Beaches — If you just want to lay by the beach for awhile, you’ll find no shortage of beautiful shoreline. Condado Beach, Isla Verde, La Posita Beach—all are located within San Juan and are beautiful white sandy paradises.
Rum tasting — If you’re up for a drink, stop by the Bacardi Rum Distillery, where you’ll learn about the entire rum-making process and get to try some of the product. You can also find several rum-tastings at restaurants in town.
Snorkeling/scuba diving — With crystal clear blue water and miles of coral reefs full of sealife, Puerto Rico is a diver’s dream. Whether you’re already certified or looking to try diving for the first time, there are tours for all experience levels.
Bioluminescent bay tour — There are only five bioluminescent bays in the world and three of them are located in Puerto Rico. You can kayak out at night, you can swim in the bays, you choose. Though we did not have time to take the tour, we heard from some ladies in our group that they enjoyed it and it’s definitely a once-in-a-lifetime kind of experience.

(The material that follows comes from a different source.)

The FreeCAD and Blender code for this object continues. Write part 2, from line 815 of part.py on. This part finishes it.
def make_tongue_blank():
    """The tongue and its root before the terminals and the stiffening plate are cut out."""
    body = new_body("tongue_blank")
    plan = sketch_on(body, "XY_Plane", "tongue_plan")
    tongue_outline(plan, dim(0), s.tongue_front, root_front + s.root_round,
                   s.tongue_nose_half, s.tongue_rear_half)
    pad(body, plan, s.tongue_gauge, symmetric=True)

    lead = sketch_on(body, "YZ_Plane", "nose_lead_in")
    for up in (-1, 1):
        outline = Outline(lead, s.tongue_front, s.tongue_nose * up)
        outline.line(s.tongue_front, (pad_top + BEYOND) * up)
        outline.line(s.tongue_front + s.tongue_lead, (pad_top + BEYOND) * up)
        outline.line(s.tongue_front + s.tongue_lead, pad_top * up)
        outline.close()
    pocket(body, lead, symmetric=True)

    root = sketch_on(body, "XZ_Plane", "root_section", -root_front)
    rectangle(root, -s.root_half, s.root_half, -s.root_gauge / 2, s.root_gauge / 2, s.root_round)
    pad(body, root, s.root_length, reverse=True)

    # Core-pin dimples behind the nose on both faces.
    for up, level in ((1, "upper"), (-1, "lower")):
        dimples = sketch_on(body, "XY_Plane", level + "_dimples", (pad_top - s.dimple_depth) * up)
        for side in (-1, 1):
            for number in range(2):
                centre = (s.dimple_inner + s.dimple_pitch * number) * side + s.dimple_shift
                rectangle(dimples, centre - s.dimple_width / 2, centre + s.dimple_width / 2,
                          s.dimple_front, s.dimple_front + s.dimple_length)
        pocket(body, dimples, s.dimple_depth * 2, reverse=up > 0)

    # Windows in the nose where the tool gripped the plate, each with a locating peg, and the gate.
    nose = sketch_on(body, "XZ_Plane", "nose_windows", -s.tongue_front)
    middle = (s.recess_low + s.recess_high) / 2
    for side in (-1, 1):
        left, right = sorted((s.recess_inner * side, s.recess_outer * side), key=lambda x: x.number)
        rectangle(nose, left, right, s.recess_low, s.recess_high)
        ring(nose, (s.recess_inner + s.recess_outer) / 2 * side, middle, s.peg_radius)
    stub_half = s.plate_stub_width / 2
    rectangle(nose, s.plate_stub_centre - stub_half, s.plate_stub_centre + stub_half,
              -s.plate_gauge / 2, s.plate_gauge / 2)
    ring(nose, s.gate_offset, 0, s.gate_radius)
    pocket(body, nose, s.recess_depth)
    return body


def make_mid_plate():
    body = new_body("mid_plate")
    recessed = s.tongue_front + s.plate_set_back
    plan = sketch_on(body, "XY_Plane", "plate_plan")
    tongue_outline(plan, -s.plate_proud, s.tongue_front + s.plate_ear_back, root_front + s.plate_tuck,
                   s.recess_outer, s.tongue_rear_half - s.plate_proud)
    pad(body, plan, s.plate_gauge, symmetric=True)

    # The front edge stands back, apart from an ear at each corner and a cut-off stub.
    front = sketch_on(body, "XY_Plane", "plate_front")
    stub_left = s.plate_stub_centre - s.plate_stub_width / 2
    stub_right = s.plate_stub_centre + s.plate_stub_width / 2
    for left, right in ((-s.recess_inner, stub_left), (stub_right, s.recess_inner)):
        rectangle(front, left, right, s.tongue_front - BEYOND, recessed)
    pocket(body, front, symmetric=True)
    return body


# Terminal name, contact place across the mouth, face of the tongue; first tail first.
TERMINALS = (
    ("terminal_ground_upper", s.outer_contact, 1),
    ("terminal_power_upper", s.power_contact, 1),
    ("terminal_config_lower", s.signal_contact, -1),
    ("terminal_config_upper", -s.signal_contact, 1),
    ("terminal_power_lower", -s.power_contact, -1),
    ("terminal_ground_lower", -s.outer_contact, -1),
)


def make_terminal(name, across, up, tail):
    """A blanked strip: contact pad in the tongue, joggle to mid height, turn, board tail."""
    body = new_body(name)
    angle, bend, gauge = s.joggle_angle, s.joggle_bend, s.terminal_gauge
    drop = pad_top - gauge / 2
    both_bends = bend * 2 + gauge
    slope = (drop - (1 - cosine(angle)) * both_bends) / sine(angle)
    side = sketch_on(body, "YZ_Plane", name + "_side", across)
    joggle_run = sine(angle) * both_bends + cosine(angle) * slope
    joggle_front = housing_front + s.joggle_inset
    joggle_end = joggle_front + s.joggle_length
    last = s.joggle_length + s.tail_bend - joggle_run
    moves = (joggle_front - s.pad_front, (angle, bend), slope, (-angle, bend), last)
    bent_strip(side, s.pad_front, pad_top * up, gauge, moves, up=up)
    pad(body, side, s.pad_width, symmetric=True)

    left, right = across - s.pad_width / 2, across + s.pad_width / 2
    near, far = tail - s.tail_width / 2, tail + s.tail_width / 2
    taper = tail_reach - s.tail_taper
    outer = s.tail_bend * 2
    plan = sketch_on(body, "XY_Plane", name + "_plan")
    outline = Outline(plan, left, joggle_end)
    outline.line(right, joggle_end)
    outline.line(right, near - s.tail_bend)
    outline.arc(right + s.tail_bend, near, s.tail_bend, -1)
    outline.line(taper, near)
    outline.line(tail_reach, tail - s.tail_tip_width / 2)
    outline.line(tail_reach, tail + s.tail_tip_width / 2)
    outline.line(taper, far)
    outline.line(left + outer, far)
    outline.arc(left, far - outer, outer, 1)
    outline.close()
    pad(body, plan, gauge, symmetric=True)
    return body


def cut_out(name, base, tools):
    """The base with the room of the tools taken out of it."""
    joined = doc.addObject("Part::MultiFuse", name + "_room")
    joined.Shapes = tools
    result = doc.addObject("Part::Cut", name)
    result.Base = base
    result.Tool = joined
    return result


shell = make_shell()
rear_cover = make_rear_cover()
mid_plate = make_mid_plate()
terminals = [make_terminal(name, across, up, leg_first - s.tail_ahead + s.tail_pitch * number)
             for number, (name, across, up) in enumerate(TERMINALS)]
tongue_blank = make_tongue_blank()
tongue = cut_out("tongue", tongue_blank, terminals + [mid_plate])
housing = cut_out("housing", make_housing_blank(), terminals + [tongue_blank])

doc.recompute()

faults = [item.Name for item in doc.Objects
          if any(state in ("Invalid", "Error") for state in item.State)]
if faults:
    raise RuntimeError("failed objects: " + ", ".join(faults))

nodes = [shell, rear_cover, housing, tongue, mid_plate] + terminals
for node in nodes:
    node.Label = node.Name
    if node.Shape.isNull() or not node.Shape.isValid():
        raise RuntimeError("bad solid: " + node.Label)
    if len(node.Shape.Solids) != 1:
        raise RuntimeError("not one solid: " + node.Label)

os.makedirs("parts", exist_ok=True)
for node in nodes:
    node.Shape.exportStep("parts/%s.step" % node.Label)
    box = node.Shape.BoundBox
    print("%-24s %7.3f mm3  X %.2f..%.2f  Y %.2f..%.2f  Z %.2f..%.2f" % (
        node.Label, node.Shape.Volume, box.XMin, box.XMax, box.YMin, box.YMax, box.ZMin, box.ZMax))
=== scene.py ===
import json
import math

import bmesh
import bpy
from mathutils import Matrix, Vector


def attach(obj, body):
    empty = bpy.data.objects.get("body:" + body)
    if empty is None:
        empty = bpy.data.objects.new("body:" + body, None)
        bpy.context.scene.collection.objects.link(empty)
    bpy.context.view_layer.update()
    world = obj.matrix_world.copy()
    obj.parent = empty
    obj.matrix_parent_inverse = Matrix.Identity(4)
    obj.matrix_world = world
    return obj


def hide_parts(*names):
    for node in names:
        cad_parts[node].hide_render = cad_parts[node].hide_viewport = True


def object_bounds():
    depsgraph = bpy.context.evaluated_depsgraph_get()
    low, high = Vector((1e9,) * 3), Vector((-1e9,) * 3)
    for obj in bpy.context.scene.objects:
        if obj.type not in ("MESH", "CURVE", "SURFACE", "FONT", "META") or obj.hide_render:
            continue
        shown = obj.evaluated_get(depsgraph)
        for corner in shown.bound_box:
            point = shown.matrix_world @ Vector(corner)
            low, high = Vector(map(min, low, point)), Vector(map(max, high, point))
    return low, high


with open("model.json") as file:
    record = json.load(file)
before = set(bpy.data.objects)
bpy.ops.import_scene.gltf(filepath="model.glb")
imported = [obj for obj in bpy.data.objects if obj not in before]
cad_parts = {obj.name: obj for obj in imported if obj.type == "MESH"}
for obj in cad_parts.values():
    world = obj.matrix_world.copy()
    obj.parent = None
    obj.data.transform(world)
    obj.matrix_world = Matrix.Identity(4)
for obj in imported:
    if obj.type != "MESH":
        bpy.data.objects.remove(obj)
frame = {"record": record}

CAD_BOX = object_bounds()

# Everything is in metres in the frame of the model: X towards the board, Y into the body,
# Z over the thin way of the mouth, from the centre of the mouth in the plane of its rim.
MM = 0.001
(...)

Culinary tour — I cannot rave about the Puerto Rican food scene enough. I was so impressed by the all of the delicious meals I tried while there and a culinary tour would be a fun way to get some really local meals and try the best San Juan has to offer.
Tips and Helpful Things to Know
It may be helpful to know that Uber is readily available in San Juan. We actually never waited more than 5 minutes for a car to pick us up (which is more than I can say for NYC). And though we never took a cab, we were told that cabs we more expensive and less reliable than Uber.
As mentioned, Puerto Rico is part of the U.S. and thus your American currency is valid, as are the plugs on all of your devices. No need to exchange dollars or bring a convertor. On that note, your cell service should work just fine there too—no International or Roaming charges.
Though the island is mainly Spanish-speaking, I did find that nearly everyone we interacted in spoke English. Especially if you plan to stay in the main area of San Juan you shouldn’t have any issues with communication.